5. De voorzieningenrechter ziet gelet op het voorgaande aanleiding om de belangenafweging in het voordeel van verzoeker te doen uitvallen. Verzoeker verkeert in een nijpende situatie. Er zijn vraagtekens gerezen ten aanzien van de rechtmatigheid van het primaire besluit. Verweerder zal in de bezwaarfase nader onderzoek moeten doen, wat tijd kost. Gezien de nijpende situatie van verzoeker, past het dan niet hem in de tussentijd verstoken te laten zijn van bijstand. De voorzieningenrechter realiseert zich dat bij toewijzen van het verzoek een restitutierisico ontstaat. Dit weegt echter niet op tegen de belangen van verzoeker.
6. Gelet op al het voorgaande wijst de voorzieningenrechter het verzoek toe en treft de voorlopige voorziening dat het primaire besluit is geschorst tot zes weken na bekendmaking van de beslissing op bezwaar. Dat betekent dat de bijstand per direct weer betaalbaar gesteld moet worden aan verzoeker.
7. Omdat de voorzieningenrechter het verzoek toewijst, bepaalt de voorzieningenrechter dat verweerder aan verzoeker het door hem betaalde griffierecht van
€ 48,- vergoedt.
8. De voorzieningenrechter veroordeelt verweerder ook in de door verzoeker gemaakte proceskosten. Deze kosten stelt de voorzieningenrechter op grond van het Besluit proceskosten bestuursrecht voor de door een derde beroepsmatig verleende rechtsbijstand vast op € 1.068,- (1 punt voor het indienen van het verzoekschrift, 1 punt voor het verschijnen ter zitting, met een waarde per punt van € 534,- en een wegingsfactor 1).

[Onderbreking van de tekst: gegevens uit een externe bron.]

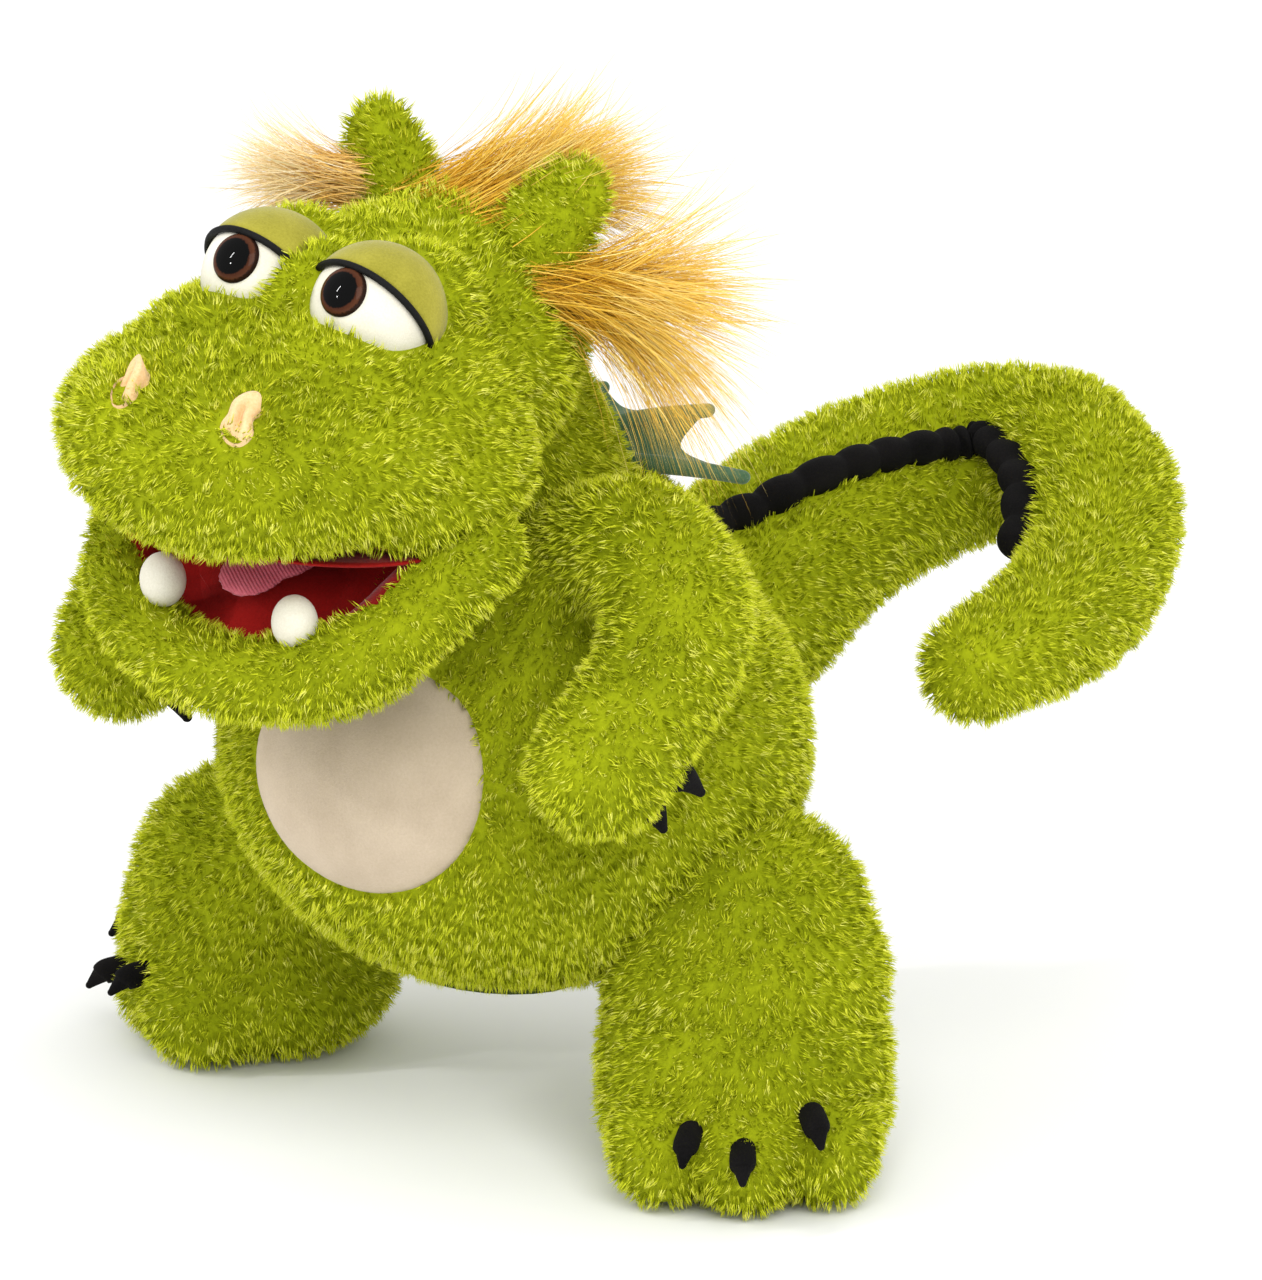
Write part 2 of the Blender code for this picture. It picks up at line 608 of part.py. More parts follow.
def make_jaw():
    outline = mouth_outline(BOARD_HALF_WIDTH, BOARD_LENGTH, 0.0)
    board = jaw_object("jaw_board", plate_mesh("jaw_board", outline, -BOARD, 0.0), "board")
    inner = [(x * 0.97, y * 0.97) for x, y in outline]
    jaw_object("jaw_lining", plate_mesh("jaw_lining", inner, GAP, GAP + LINING), "lining")
    lip_points = mouth_outline(BOARD_HALF_WIDTH + LIP_RADIUS + GAP, BOARD_LENGTH + LIP_RADIUS + GAP,
                               0.018, steps=6)
    lip_spine = [(x, y, -0.0015) for x, y in lip_points if y <= -0.017]
    lip = jaw_object("lower_lip", stuffed_mesh("lower_lip", lip_spine, [LIP_RADIUS] * len(lip_spine),
                     steps=2, count=12, side_hint=(0, 0, 1)), "plush")
    lip_bed = jaw_object("lip_bed", stuffed_mesh("lip_bed", lip_spine, [LIP_RADIUS] * len(lip_spine),
                         GAP, steps=2, count=12, side_hint=(0, 0, 1)))
    lid = jaw_object("above_bowl", box_mesh("above_bowl", (-0.1, -0.2, BOWL_TOP), (0.1, 0.1, 0.1)))
    back = jaw_object("behind_bowl", box_mesh("behind_bowl", (-0.1, -0.010, -0.1), (0.1, 0.1, 0.1)))
    cover = jaw_object("jaw_cover", bowl_mesh("jaw_cover", 0.0), "plush")
    thicken(cover, CLOTH)
    filling = jaw_object("jaw_stuffing", bowl_mesh("jaw_stuffing", -INSET), "filling")
    thumb_room = jaw_object("thumb_room", stuffed_mesh("thumb_room", THUMB_SPINE, THUMB_RADII,
                            CLOTH + GAP, flat=THUMB_FLAT, side_hint=(1, 0, 0), count=16))
    for piece in (cover, filling):
        for cutter in (lid, back, lip_bed):
            cut(piece, cutter)
    cut(filling, thumb_room)
    pocket = jaw_object("thumb_pocket", stuffed_mesh("thumb_pocket", THUMB_SPINE, THUMB_RADII,
                        0.0, flat=THUMB_FLAT, side_hint=(1, 0, 0), count=16), "sleeve")
    thicken(pocket, 0.0012)
    for cutter in (back, jaw_object("board_bed", box_mesh("board_bed", (-0.1, -0.2, -BOARD - GAP),
                                                          (0.1, 0.1, 0.1)))):
        cut(pocket, cutter)
    tongue = jaw_object("tongue", stuffed_mesh("tongue", [(0, -0.026, 0.0042), (0, -0.043, 0.0052),
                        (0, -0.055, 0.0045)], [0.0170, 0.0195, 0.0140], flat=0.15, count=16,
                        side_hint=(1, 0, 0)), "tongue")
    floor = jaw_object("lining_bed", box_mesh("lining_bed", (-0.1, -0.2, -0.05),
                                              (0.1, 0.1, 2 * GAP + LINING)))
    cut(tongue, floor)
    for side_name, side in SIDES.items():
        tooth = jaw_object(f"tooth_{side_name}", ball_mesh("tooth", (side * 0.034, -0.051, 0.0042),
                           0.0072, 14, 10, (1.0, 0.85, 1.0)), "velour_white")
        for cutter in (floor, lip_bed):
            cut(tooth, cutter)
    return board, lip


# ---- limbs -------------------------------------------------------------------------
def mirrored(points, side):
    return [(side * x, y, z) for x, y, z in points]


def make_arm(side_name, side):
    shoulder = Vector((side * SHOULDER.x, SHOULDER.y, SHOULDER.z))
    pivot = empty(f"shoulder_{side_name}", shoulder, ROOT)
    spine = mirrored(ARM_SPINE, side)

    def arm_mesh(name, grow):
        return stuffed_mesh(name, spine, ARM_RADII, grow, side_hint=(0, 0, 1))

    def torso_clearance(name):
        return torso_mesh(name, CLEAR)

    cover = new_object(f"arm_cover_{side_name}", arm_mesh("arm_cover", 0.0), pivot, "plush")
    thicken(cover, CLOTH)
    filling = new_object(f"arm_stuffing_{side_name}", arm_mesh("arm_stuffing", -INSET), pivot,
                         "filling")
    for piece in (cover, filling):
        swept_cutters(piece, torso_clearance, shoulder, SHOULDER_SWEEP)
    bed = new_object(f"hand_bed_{side_name}", arm_mesh("hand_bed", GAP), pivot)
    hand = Vector(spine[-1])
    for claw_name, shift, drop in (("upper", 0.010, -0.010), ("lower", -0.008, -0.020)):
        place = hand + Vector((side * (0.012 + shift), 0.018 - shift, drop))
        claw = new_object(f"hand_claw_{claw_name}_{side_name}", cone_mesh("hand_claw", place,
                          (side * 0.35, 0.90, -0.25), 0.0072, 0.0016, 0.030, 12), pivot, "claw")
        cut(claw, bed)


FOOT_CLAWS = {"inner": (0.052, -0.030), "middle": (0.063, 0.0), "outer": (0.052, 0.030)}


def make_leg(side_name, side):
    hip = Vector((side * HIP.x, HIP.y, HIP.z))
    pivot = empty(f"hip_{side_name}", hip, ROOT)

    def torso_clearance(name):
        return torso_mesh(name, CLEAR)

    cover = new_object(f"leg_cover_{side_name}", leg_mesh("leg_cover", side, 0.0), pivot, "plush")
    thicken(cover, CLOTH)
    filling = new_object(f"leg_stuffing_{side_name}", leg_mesh("leg_stuffing", side, -INSET),
                         pivot, "filling")
    for piece in (cover, filling):
        swept_cutters(piece, torso_clearance, hip, HIP_SWEEP)
    bed = new_object(f"foot_bed_{side_name}", leg_mesh("foot_bed", side, GAP), pivot)
    turn = side * FOOT_TURN[side]
    forward = Vector((math.sin(turn), -math.cos(turn), 0))
    outward = Vector((math.cos(turn), math.sin(turn), 0)) * side
    for claw_name, (reach, across) in FOOT_CLAWS.items():
        place = (FOOT_CENTRE[side] + Vector((0, 0, 0.036)) + forward * (reach + 0.008)
                 + outward * across)
        direction = forward + outward * across * 6.0 + Vector((0, 0, 0.15))
        claw = new_object(f"foot_claw_{claw_name}_{side_name}", cone_mesh("foot_claw", place,
                          direction, 0.0078, 0.0022, 0.034, 12), pivot, "claw")
        cut(claw, bed)


# ---- tail --------------------------------------------------------------------------
def make_tail():
    names = ("base", "middle", "tip")
    starts = (0, *TAIL_KNOTS)
    stops = (*TAIL_KNOTS, len(TAIL_SPINE) - 1)
    pivot = empty("tail_root", TAIL_ROOT, ROOT)
    points = [TAIL_ROOT, *(Vector(TAIL_SPINE[knot]) for knot in TAIL_KNOTS)]
    for number, name in enumerate(names):
        if number:
            pivot = empty(f"tail_{name}_bend", points[number], pivot)
        spine = TAIL_SPINE[starts[number]:stops[number] + 1]
        radii = TAIL_RADII[starts[number]:stops[number] + 1]
        if number == 0:
            spine = [tuple(TAIL_ROOT)] + spine
            radii = [TAIL_ROOT_RADIUS - 0.002] + radii
        piece = new_object(f"tail_{name}", stuffed_mesh("tail", spine, radii, steps=2, count=14,
                           side_hint=(0, 0, 1)), pivot, "plush")
        if number:
            ball = TAIL_RADII[starts[number]] + 2 * CLEAR
            cut(piece, new_object(f"tail_{name}_cup", ball_mesh("cup", points[number], ball, 20, 12),
                                  pivot))
        if number < 2:
            make_crest(name, number, spine, radii, pivot)


def make_crest(name, number, spine, radii, pivot):
    """A row of velour puffs along the tail's back, rolled towards the inside of its curl."""
    path = smooth_path(spine, radii, 6 - 2 * number)
    keep = path[7:-2] if number == 0 else path[3:-1]
    points = []
    for index, (place, radius) in enumerate(keep):
        along = (keep[min(index + 1, len(keep) - 1)][0] - keep[max(index - 1, 0)][0]).normalized()
        inner = along.cross(Vector((0, 0, 1))).normalized()
        upward = inner.cross(along)
        roll = CREST_ROLL[number]
        out = upward * math.cos(roll) + inner * math.sin(roll)
        puff = 0.0068 + 0.0018 * math.cos(math.pi * index)
        points.append((place + out * (radius + CREST_LIFT), puff))
    mesh = stuffed_mesh("crest", [tuple(point) for point, _ in points],
                        [radius for _, radius in points], steps=1, count=10, dome_steps=2)
    new_object(f"tail_crest_{name}", mesh, pivot, "claw")


CREST_ROLL = (math.radians(35.0), math.radians(40.0))
CREST_LIFT = 0.0102                  # middle of the puffs above the tail's cover


# ---- wings -------------------------------------------------------------------------
def make_wing(side_name, side):
    root = Vector((side * WING_ROOT.x, WING_ROOT.y, WING_ROOT.z))
    pivot = empty(f"wing_root_{side_name}", root, ROOT)
    outline = [(along, side * across) for along, across in WING_OUTLINE]
    mesh = plate_mesh("wing", outline, -WING_THICKNESS / 2, WING_THICKNESS / 2)
    heading = math.pi / 2 - side * WING_TURN
    turn = Matrix.Rotation(heading, 4, 'Z') @ Matrix.Rotation(side * WING_TILT, 4, 'X')
    mesh.transform(Matrix.Translation(root) @ turn)
    wing = new_object(f"wing_{side_name}", mesh, pivot, "wing")
    bevel = wing.modifiers.new("padding", 'BEVEL')
    bevel.width = 0.0015
    bevel.segments = 2
    bevel.limit_method = 'ANGLE'


make_torso()
make_neck()
make_head()
make_eyes()
make_head_trim()
make_jaw()
for each_name, each_side in SIDES.items():
    make_arm(each_name, each_side)
    make_leg(each_name, each_side)
    make_wing(each_name, each_side)
make_tail()
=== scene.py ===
"""The dragon hand puppet's looks: plush skins with a real pile, velour, felt and plastic.

All lengths are metres. Points are written in the puppet's own frame, whose zero is the
point on the floor between its feet; BODY_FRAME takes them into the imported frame.
"""

import json
import math

import bmesh
import bpy
import numpy as np
from mathutils import Matrix, Vector, kdtree


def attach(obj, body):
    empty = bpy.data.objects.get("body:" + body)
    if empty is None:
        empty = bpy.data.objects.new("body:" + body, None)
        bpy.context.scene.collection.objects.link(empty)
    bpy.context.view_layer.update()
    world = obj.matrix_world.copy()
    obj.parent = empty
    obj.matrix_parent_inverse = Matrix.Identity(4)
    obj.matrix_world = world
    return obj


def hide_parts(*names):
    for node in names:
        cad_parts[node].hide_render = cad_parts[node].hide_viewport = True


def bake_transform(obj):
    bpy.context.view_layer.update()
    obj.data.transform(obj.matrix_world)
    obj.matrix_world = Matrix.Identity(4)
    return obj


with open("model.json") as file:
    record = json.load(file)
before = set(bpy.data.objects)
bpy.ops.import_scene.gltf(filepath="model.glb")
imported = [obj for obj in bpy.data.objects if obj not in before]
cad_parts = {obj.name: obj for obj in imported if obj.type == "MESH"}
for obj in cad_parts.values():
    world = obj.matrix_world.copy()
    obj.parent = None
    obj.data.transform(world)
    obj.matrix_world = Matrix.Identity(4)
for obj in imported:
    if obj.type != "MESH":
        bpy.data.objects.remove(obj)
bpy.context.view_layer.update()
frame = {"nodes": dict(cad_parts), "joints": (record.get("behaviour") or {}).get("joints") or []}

# ---- the frame ---------------------------------------------------------------------
JOINTS = {joint["name"]: joint for joint in frame["joints"]}
NECK_HEIGHT = 0.303
SHIFT = Vector(JOINTS["neck_turn"]["pos_m"]) - Vector((0, 0, NECK_HEIGHT))
HEAD_ROLL = math.radians(3.0)
MOUTH_HINGE = Vector((0.0, -0.083, 0.300))
MOUTH_REST = math.radians(33.0)
SIDES = {"left": 1.0, "right": -1.0}
ROLL = Matrix.Rotation(HEAD_ROLL, 4, 'Y')
NECK_POINT = Vector((0, 0, NECK_HEIGHT))
HEAD_FRAME = Matrix.Translation(SHIFT + NECK_POINT) @ ROLL @ Matrix.Translation(-NECK_POINT)
BODY_FRAME = Matrix.Translation(SHIFT)
JAW_TURN = Matrix.Rotation(MOUTH_REST, 4, 'X')
JAW_FRAME = HEAD_FRAME @ Matrix.Translation(MOUTH_HINGE) @ JAW_TURN


# ---- materials ---------------------------------------------------------------------
CLOTH_SPECULAR = 0.12


def shader_of(name):
    made = bpy.data.materials.new(name)
    made.use_nodes = True
    return made, made.node_tree, made.node_tree.nodes["Principled BSDF"]


def add(nodes, kind, **sockets):
    made = nodes.new("ShaderNode" + kind)
    for name, value in sockets.items():
        made.inputs[name].default_value = value
    return made


def add_math(nodes, operation, second):
    made = nodes.new("ShaderNodeMath")
    made.operation = operation
    made.inputs[1].default_value = second
    return made


def add_relief(made, height, strength, distance):
    """Bump from one texture's output."""
    tree = made.node_tree
    relief = add(tree.nodes, "Bump", Strength=strength, Distance=distance)
    tree.links.new(height, relief.inputs["Height"])
    tree.links.new(relief.outputs["Normal"], tree.nodes["Principled BSDF"].inputs["Normal"])


def cloth_material(name, dark, light, scale, bump=0.25, roughness=0.9, sheen=0.0):
    """Short pile or felt: two tones in fine noise over soft larger patches."""
    made, tree, shader = shader_of(name)
    nodes, links = tree.nodes, tree.links
    place = nodes.new("ShaderNodeTexCoord")
    fine = add(nodes, "TexNoise", Scale=scale, Detail=6.0, Roughness=0.7)
    broad = add(nodes, "TexNoise", Scale=scale / 22.0)
    for noise in (fine, broad):
        links.new(place.outputs["Object"], noise.inputs["Vector"])
    both = add_math(nodes, 'MULTIPLY_ADD', 0.55)
    links.new(broad.outputs["Fac"], both.inputs[0])
    half = add_math(nodes, 'MULTIPLY', 0.5)
    links.new(fine.outputs["Fac"], half.inputs[0])
    links.new(half.outputs[0], both.inputs[2])
    ramp = nodes.new("ShaderNodeValToRGB")
    for stop, position, colour in zip(ramp.color_ramp.elements, (0.36, 0.68), (dark, light)):
        stop.position = position
        stop.color = (*colour, 1)
    links.new(both.outputs[0], ramp.inputs["Fac"])
    links.new(ramp.outputs["Color"], shader.inputs["Base Color"])
    add_relief(made, fine.outputs["Fac"], bump, 0.0006)
    set_shader(shader, roughness, sheen)
    shader.inputs["Sheen Roughness"].default_value = 0.4
    return made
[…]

Deze uitspraak is gedaan door mr. S.G.M. van Veen, voorzieningenrechter, in aanwezigheid van mr. H.J.J.M. Kock, griffier. De beslissing is in het openbaar uitgesproken op
22 januari 2021 en zal openbaar worden gemaakt door publicatie op rechtspraak.nl.
griffier voorzieningenrechter
Afschrift verzonden aan partijen op:

Rechtsmiddel

Tegen deze uitspraak staat geen rechtsmiddel open.